▸ **Material supplied**

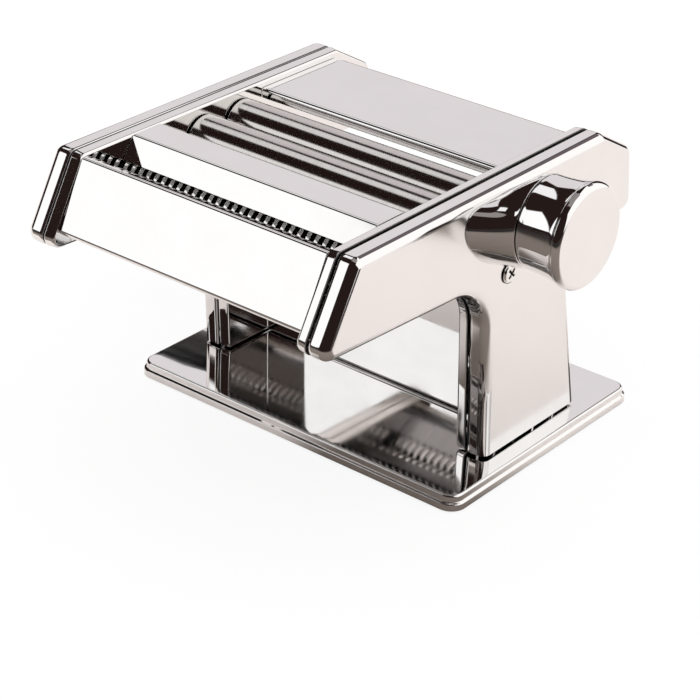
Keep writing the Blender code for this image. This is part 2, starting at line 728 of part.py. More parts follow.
def build_rolls():
    root = narrow_spacing - roll_gear_tip - gear_root_gap
    even = gear_outline(roll_gear_teeth, root, roll_gear_tip, gear_root_share, roll_tip_share)
    odd = turned_outline([Vector((-a, b)) for a, b in even], math.pi / roll_gear_teeth)
    gear_end = gear_x + gear_width
    for name, crank_end, axis in (("front_roll", driven_shaft_end_x, front_roll_axis),
                                  ("rear_roll", gear_end, rear_roll_axis)):
        turned(name, [
            (0, bearing_end_x), (roll_journal, bearing_end_x), (roll_journal, roll_half_length),
            (roll_radius - roll_chamfer, roll_half_length), (roll_radius, roll_half_length - roll_chamfer),
            (roll_radius, roll_chamfer - roll_half_length), (roll_radius - roll_chamfer, -roll_half_length),
            (roll_journal, -roll_half_length), (roll_journal, -crank_end), (0, -crank_end)],
            steel, 0, 0, 28, parent=axis)
    gear_with_hub("front_roll_gear", even, roll_journal + shaft_gap, roll_hub, front_roll_y, roll_z,
                  front_roll_axis)
    hole = list(reversed(circle(roll_journal + shaft_gap, 16)))
    flat("rear_roll_gear", [odd, hole], -gear_end, -gear_x, gear_steel, parent=rear_roll_axis)
    for side, side_name in ((-1, "crank_side"), (1, "knob_side")):
        build_bush(f"front_roll_bush_{side_name}", side, roll_journal, front_roll_y, roll_z)
    build_scraper("front_scraper", front_roll_y, 1, None)
    build_scraper("rear_scraper", rear_roll_y, -1, carriage)


def build_slides():
    """The blocks that carry the rear roll; the knob-side one also holds the cam's yoke."""
    block = [(-slide_half_width, -slide_low), (slide_half_width, -slide_low),
             (slide_half_width, slide_high), (-slide_half_width, slide_high)]
    bore = list(reversed(circle(roll_journal + shaft_gap, 16)))
    end = slide_x + slide_thickness
    flat("roll_slide_crank_side", [block, bore], -end, -slide_x, bearing_plastic, parent=carriage)
    yoke_floor = bearing_end_x + yoke_web
    yoke_end = yoke_floor + touch_gap + cam_length + touch_gap
    slide = flat("roll_slide_knob_side", [block], slide_x, yoke_end, bearing_plastic, parent=carriage)
    drill(slide, roll_journal + shaft_gap, rear_roll_y, roll_z, slide_x - 2 * mm, bearing_end_x)
    half_y = cam_radius + cam_side_gap
    half_z = cam_radius + knob_throw + 2 * touch_gap
    pocket = box_mesh("yoke", (yoke_floor, rear_roll_y - half_y, knob_z - half_z),
                      (yoke_end + 2 * mm, rear_roll_y + half_y, knob_z + half_z))
    combine(slide, cutter("yoke", pocket, (0, 0, 0), (0, 0, 0)), "DIFFERENCE")


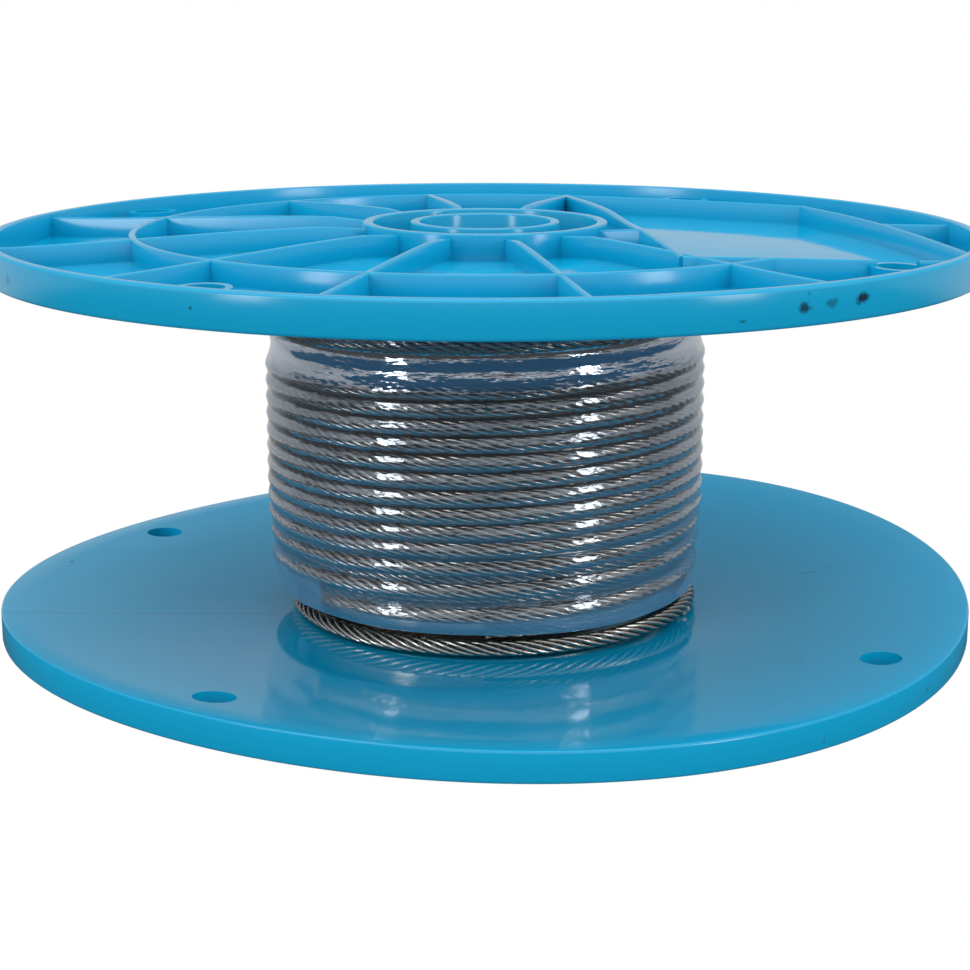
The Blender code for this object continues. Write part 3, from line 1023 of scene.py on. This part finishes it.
    def build(self, finish: ShrinkFilmFinish) -> list[bpy.types.Object]:
        """Build the sleeve and its folded corner.

        Args:
            finish: The film.

        Returns:
            The film's pieces.
        """
        film = finish.make()
        pieces = [self.sleeve(), self.folded_tab()]
        for piece in pieces:
            piece.data.materials.append(film)
        return pieces


@dataclass
class Studio:
    """White table-top studio: two soft boxes, an overhead, a white sweep and a camera."""

    distance: float = 0.4463
    height: float = 0.1406
    dip: float = 13.41
    lens: float = 77.4
    front_low: float = 0.05
    front_high: float = 1.10
    back_low: float = 0.52
    back_high: float = 0.28
    fill: float = 1.36
    floor_fill: float = 0.42
    floor_front: float = 0.06
    floor_back: float = 0.60
    box_power: float = 1.7
    top_power: float = 6.0

    def soft_box(self, name: str, at: Point3, size: Point2, power: float) -> None:
        """Hang a rectangular light that looks at the reel."""
        lamp = bpy.data.lights.new(name, "AREA")
        lamp.shape, lamp.size, lamp.size_y, lamp.energy = "RECTANGLE", size[0], size[1], power
        obj = bpy.data.objects.new(name, lamp)
        obj.location = at
        obj.rotation_euler = (Vector((0, 0, 0.045)) - Vector(at)).to_track_quat("-Z", "Y").to_euler()
        bpy.context.scene.collection.objects.link(obj)

    def by_ray(self, tree: bpy.types.NodeTree, fill: float,
               shine: bpy.types.NodeSocket | float) -> bpy.types.NodeSocket:
        """Choose a strength by ray: white to the camera, one level for fill light, one for reflections."""
        ray = add(tree, "ShaderNodeLightPath").outputs
        lit = ranged(tree, ray["Is Glossy Ray"], low=fill, high=shine)
        return ranged(tree, ray["Is Camera Ray"], low=lit)

    def floor(self) -> None:
        """Lay the white floor: pure white in the picture, as in the photo, and less so as a light."""
        half = 40.0
        floor = mesh_object("floor", [(-half, -half, -0.0005), (half, -half, -0.0005), (half, half, -0.0005),
                                      (-half, half, -0.0005)], [(0, 1, 2, 3)])
        mat = bpy.data.materials.new("white_sweep")
        mat.use_nodes = True
        tree = mat.node_tree
        shader = tree.nodes["Principled BSDF"]
        shader.inputs["Base Color"].default_value = (0.0, 0.0, 0.0, 1.0)
        shader.inputs["Roughness"].default_value = 1.0
        shader.inputs["Specular IOR Level"].default_value = 0.0
        shader.inputs["Emission Color"].default_value = (1.0, 1.0, 1.0, 1.0)
        place = add(tree, "ShaderNodeTexCoord").outputs["Object"]
        behind = add(tree, "ShaderNodeSeparateXYZ", {0: place}).outputs["Y"]
        shine = ranged(tree, behind, 0.06, 0.22, low=self.floor_front, high=self.floor_back)
        tree.links.new(self.by_ray(tree, self.floor_fill, shine), shader.inputs["Emission Strength"])
        floor.data.materials.append(mat)

    def surround(self) -> None:
        """Set the white surround: bright behind the reel, dimmer on the camera's side."""
        world = bpy.data.worlds.new("white_surround")
        world.use_nodes = True
        tree = world.node_tree
        back = tree.nodes["Background"]
        back.inputs["Color"].default_value = (1.0, 1.0, 1.0, 1.0)
        way = add(tree, "ShaderNodeTexCoord").outputs["Generated"]
        part = add(tree, "ShaderNodeSeparateXYZ", {0: way}).outputs
        back_sky = ranged(tree, part["Z"], 0.10, 0.30, low=self.back_low, high=self.back_high)
        front_sky = ranged(tree, part["Z"], 0.03, 0.28, low=self.front_low, high=self.front_high)
        side = ranged(tree, part["Y"], -0.5, 0.5, low=front_sky, high=back_sky)
        tree.links.new(self.by_ray(tree, self.fill, side), back.inputs["Strength"])
        bpy.context.scene.world = world

    def camera(self) -> None:
        """Set the camera where the photo was taken from."""
        cam = bpy.data.cameras.new("camera")
        cam.lens, cam.sensor_width, cam.shift_y = self.lens, 36.0, -0.0021
        cam.clip_start = 0.01
        obj = bpy.data.objects.new("camera", cam)
        obj.location = (0, -self.distance, self.height)
        obj.rotation_euler = (math.radians(90 - self.dip), 0, 0)
        bpy.context.scene.collection.objects.link(obj)
        bpy.context.scene.camera = obj

    def build(self) -> None:
        """Set the camera, the lights and the white surround."""
        self.camera()
        self.soft_box("left_box", (-0.82, -0.70, 0.32), (0.20, 0.40), self.box_power)
        self.soft_box("right_box", (0.85, -0.66, 0.32), (0.20, 0.40), self.box_power)
        self.soft_box("overhead", (0.0, 0.1, 1.3), (1.4, 1.4), self.top_power)
        self.surround()
        bpy.context.scene.view_settings.view_transform = "Standard"
        self.floor()


def main() -> None:
    """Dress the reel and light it."""
    logging.basicConfig(level=logging.INFO, format="%(name)s: %(message)s")
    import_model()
    Studio().build()
    shape = FlangeShape()
    spool = Spool(shape).build(MouldedPlastic())
    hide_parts("spool")
    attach(spool, "root")
    winding = Winding(shape)
    for piece in WoundRope(winding).build(DrawnSteel()):
        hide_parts("wire_rope")
        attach(piece, "root")
        LOG.info("%s: %d faces", piece.name, len(piece.data.polygons))
    for piece in FilmSleeve(winding).build(ShrinkFilmFinish()):
        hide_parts("shrink_film")
        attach(piece, "root")
        LOG.info("%s: %d faces", piece.name, len(piece.data.polygons))


if __name__ == "__main__":
    main()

▸ **Task prompt**
In the listing above, find the line with "The Blender code for this object" and the line with "finish: The film.", then print exactly those two lines and every line between them, and nothing more.

▸ **Problem solution**
The Blender code for this object continues. Write part 3, from line 1023 of scene.py on. This part finishes it.
    def build(self, finish: ShrinkFilmFinish) -> list[bpy.types.Object]:
        """Build the sleeve and its folded corner.

        Args:
            finish: The film.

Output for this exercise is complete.